Synopses & Reviews
This is the 100th-anniversary edition of Jailed for Freedom the only first-person account of the courageous and militant suffragists who fought for their right to vote.
First published in 1920, Jailed for Freedom is the courageous, true story of the militant suffragists who organized some of the first-ever, large scale demonstrations and protests on Washington. At a time when President Woodrow Wilson's administration refused to acknowledge women's voting rights as a tangible issue, the National Woman's Party coalesced, organized, and fought a fierce battle for the ratification of the Nineteenth Amendment with heroism, bravery, and radical vigilance.

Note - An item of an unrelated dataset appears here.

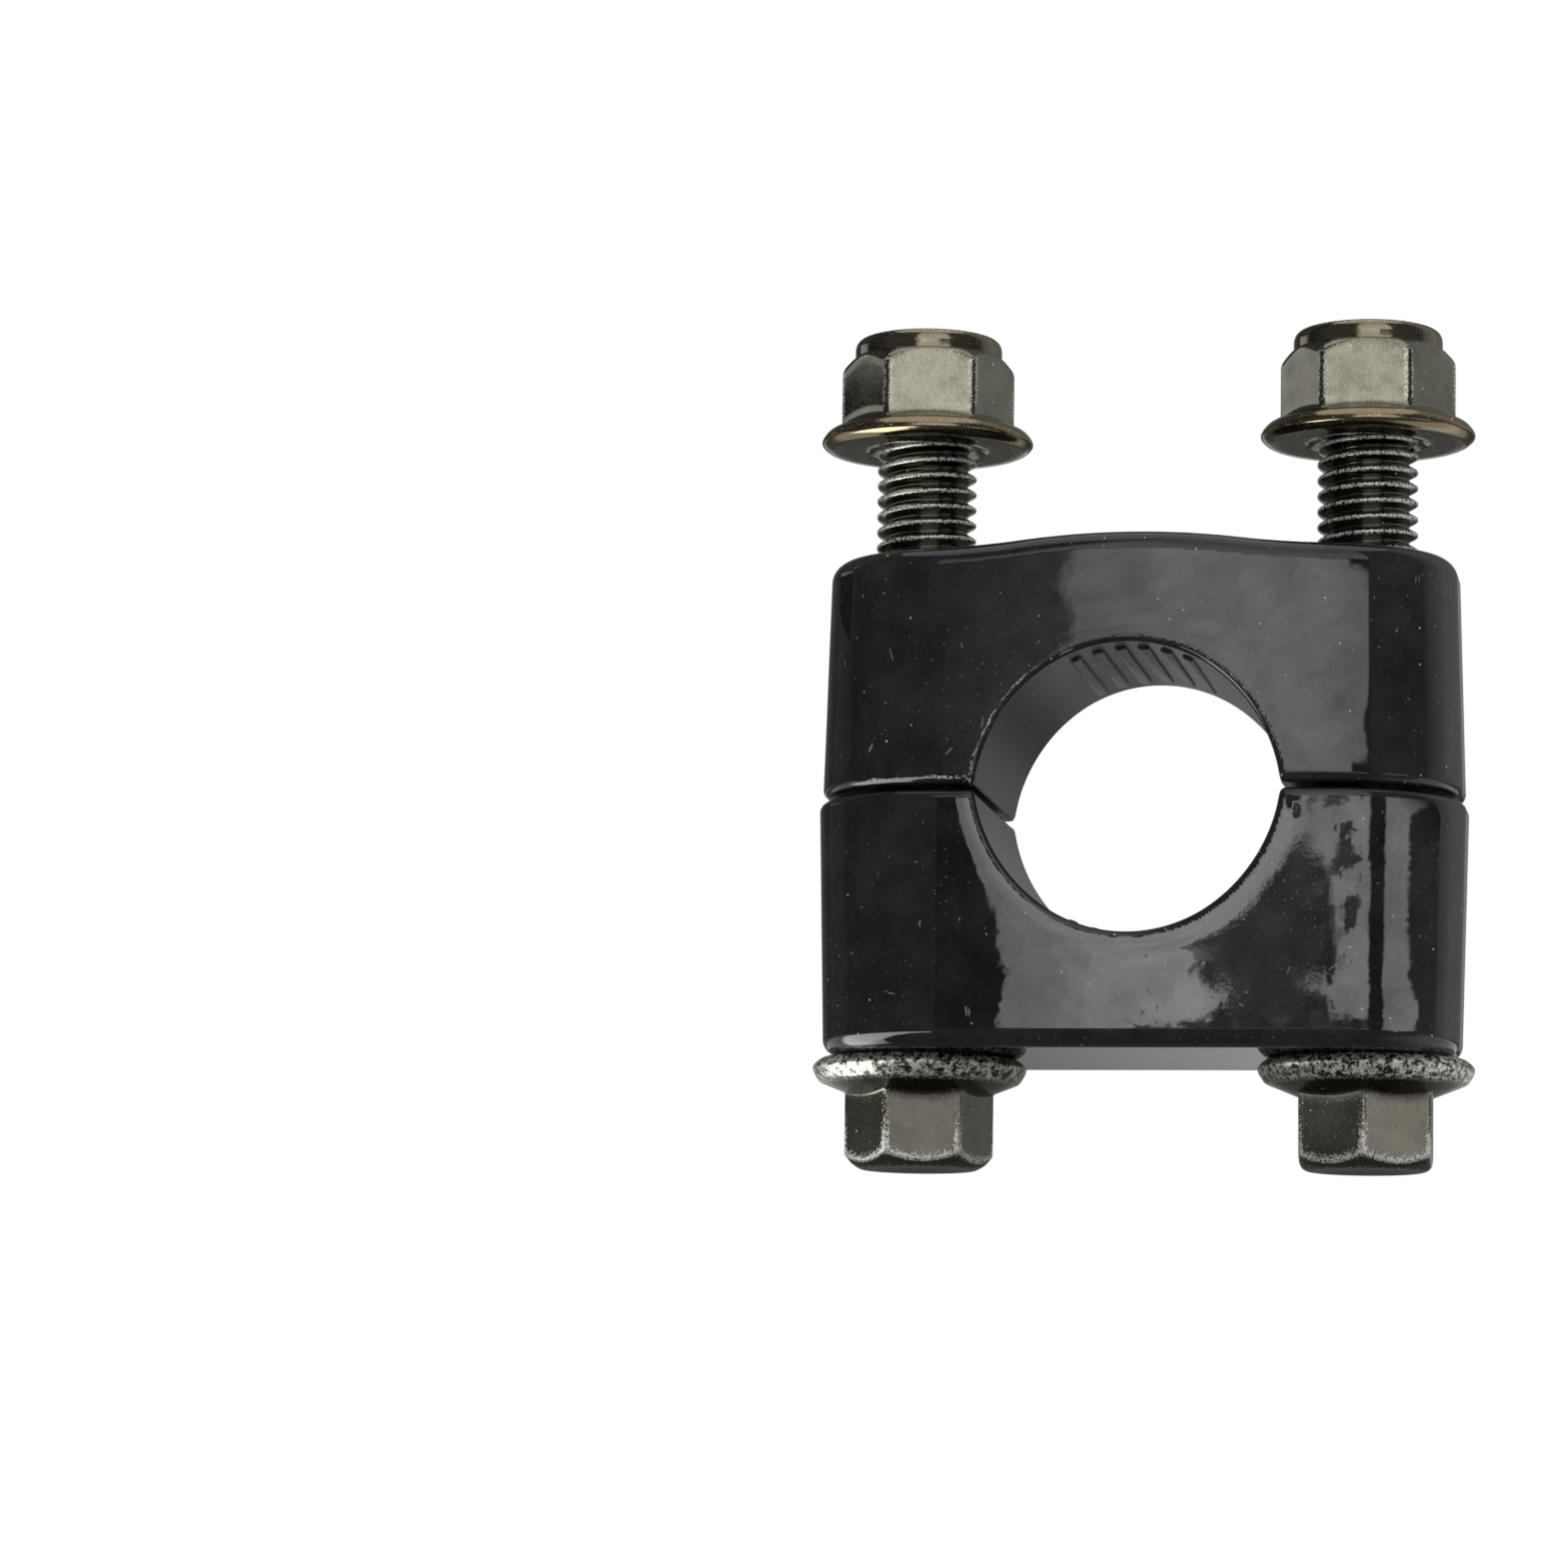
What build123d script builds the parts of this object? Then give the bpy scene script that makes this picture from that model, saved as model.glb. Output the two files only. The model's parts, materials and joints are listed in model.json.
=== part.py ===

What makes this book so unique is that it is not a biography or simple historical reflection of woman suffrage, but a personal testimony from a suffragist who personally persevered through it. With depth and clarity, Doris Stevens details the bravery of the women who picketed daily outside the White House, opened themselves up to ridicule and physical violence, were arrested on no viable charges, jailed when they chose not to pay fines, and even beaten and force-fed when they went on hunger strikes.
Including a new introduction from suffrage historian Angela P. Dodson, and accompanied with poignant, archival illustrations, Jailed for Freedom is a tribute to the women and acts it took the pass the Nineteenth Amendment, apropos of radical activism that is still mobilizing in politics today.